Les yeux fixés sur Abidjan, pas sur Alger
Le quotidien de centre gauche a une autre analyse et trouve le moyen d’égratigner le président français : «Jamais les liens n’ont été aussi multiples et vivants entre Français et Maghrébins, jamais les deux rives n’ont pourtant paru si distantes qu’en ces jours d’émeutes et de violences sociales. La Tunisie et l’Algérie s’embrasent, des collégiens, des ouvriers, des avocats hurlent leur colère contre la vie chère et leur ‘mal-vivre’ dans un huis clos verrouillé par la police ou par l’armée. Et dans l’embarras, la France se raidit, détourne son regard et balbutie deux ou trois formules aussi diplomatiques que dilatoires. Il est vrai que le grand dessein de l’Union pour la Méditerranée lancé en grande pompe par Nicolas Sarkozy en 2008 a tourné au fiasco.» Quid des autorités françaises ' On peut résumer ça : «On est occupé ailleurs, avec Abidjan qui se retrouve avec deux présidents après les élections.» Vendredi, le ministère français des Affaires étrangères s’est retranché  lors de son point de presse quotidien, à propos de l’Algérie, derrière un banal : «Nous suivons la situation avec attention.» Rien sur la Tunisie et les blogueurs et cyber-dissidents arrêtés la veille, selon des ONG, relève perfidement l’AFP. Sans citer de pays, la ministre française des Affaires étrangères, Michèle Alliot-Marie, également présente, s’est bornée à évoquer «la problématique de  l’emploi» à laquelle il faut trouver une solution. Selon les experts, le chômage qui frappe en particulier les jeunes diplômés est l’une des causes de la crise qui frappe la Tunisie et l’Algérie.

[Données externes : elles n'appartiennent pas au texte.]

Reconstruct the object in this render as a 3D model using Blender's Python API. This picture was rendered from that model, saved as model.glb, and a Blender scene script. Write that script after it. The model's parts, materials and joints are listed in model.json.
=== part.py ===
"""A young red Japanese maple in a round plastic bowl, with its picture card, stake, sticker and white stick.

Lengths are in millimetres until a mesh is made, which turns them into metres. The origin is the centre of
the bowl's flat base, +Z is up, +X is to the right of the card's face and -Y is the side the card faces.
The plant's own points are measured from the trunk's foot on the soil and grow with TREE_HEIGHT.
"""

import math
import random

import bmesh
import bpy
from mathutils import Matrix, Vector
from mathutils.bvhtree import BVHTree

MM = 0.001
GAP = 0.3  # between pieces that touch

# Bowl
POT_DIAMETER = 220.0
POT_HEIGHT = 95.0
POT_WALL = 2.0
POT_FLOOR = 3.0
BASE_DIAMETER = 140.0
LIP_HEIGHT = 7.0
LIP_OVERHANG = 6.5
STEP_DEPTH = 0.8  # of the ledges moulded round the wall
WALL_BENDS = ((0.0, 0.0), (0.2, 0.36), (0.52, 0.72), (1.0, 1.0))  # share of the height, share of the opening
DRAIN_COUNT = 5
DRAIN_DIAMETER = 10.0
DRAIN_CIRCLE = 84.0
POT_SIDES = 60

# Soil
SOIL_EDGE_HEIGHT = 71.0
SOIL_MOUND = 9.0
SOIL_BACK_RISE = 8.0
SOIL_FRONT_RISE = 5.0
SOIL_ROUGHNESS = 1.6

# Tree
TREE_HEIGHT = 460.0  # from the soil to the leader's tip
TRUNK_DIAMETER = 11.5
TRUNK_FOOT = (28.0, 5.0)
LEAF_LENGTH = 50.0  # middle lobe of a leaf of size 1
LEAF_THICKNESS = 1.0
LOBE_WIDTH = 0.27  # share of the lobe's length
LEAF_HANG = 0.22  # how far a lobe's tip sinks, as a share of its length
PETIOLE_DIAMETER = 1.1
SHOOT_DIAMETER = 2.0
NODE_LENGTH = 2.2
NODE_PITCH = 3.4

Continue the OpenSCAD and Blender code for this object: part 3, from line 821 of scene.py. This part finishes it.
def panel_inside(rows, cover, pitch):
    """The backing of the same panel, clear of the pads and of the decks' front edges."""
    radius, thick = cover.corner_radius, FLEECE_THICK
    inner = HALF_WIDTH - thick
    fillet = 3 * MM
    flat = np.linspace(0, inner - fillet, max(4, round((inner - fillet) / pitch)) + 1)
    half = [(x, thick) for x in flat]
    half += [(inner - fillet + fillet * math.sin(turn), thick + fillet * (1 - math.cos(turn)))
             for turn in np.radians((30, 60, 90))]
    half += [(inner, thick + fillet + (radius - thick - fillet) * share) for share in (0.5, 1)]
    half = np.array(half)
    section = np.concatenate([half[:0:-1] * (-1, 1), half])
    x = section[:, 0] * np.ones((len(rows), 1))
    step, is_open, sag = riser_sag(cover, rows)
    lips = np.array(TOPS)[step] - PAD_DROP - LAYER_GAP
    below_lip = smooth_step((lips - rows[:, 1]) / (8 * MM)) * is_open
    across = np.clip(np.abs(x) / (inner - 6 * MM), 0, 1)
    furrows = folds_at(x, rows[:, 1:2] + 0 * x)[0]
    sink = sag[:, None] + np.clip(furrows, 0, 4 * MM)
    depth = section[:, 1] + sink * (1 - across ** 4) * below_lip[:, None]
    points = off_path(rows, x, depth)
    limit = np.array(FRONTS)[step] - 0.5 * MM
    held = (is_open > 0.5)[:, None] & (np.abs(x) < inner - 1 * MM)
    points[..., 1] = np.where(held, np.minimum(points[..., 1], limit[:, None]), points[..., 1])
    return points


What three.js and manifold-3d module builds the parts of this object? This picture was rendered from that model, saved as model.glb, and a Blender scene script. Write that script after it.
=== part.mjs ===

Et d’agiter la menace islamiste pour Tarak Ben Ammar, hommes d’affaires et producteur : «Imaginez un ou deux Mahmoud Ahmadinedjad arrivant au  pouvoir en Algérie, en Tunisie ou au Maroc.  C’est entre cinq et dix  millions de personnes qui quitteraient l’Afrique du Nord, en bateau, à la  nage, sur des radeaux, pour venir en Corse, en Sardaigne, en Sicile, la  Côte d’Azur…» «La retenue française vient aussi probablement des accès de tension survenus au cours des deux dernières années avec Tunis et Alger qui, bien qu’aujourd’hui  résorbés, ont marqué les esprits au Quai d’Orsay», croit comprendre l’AFP.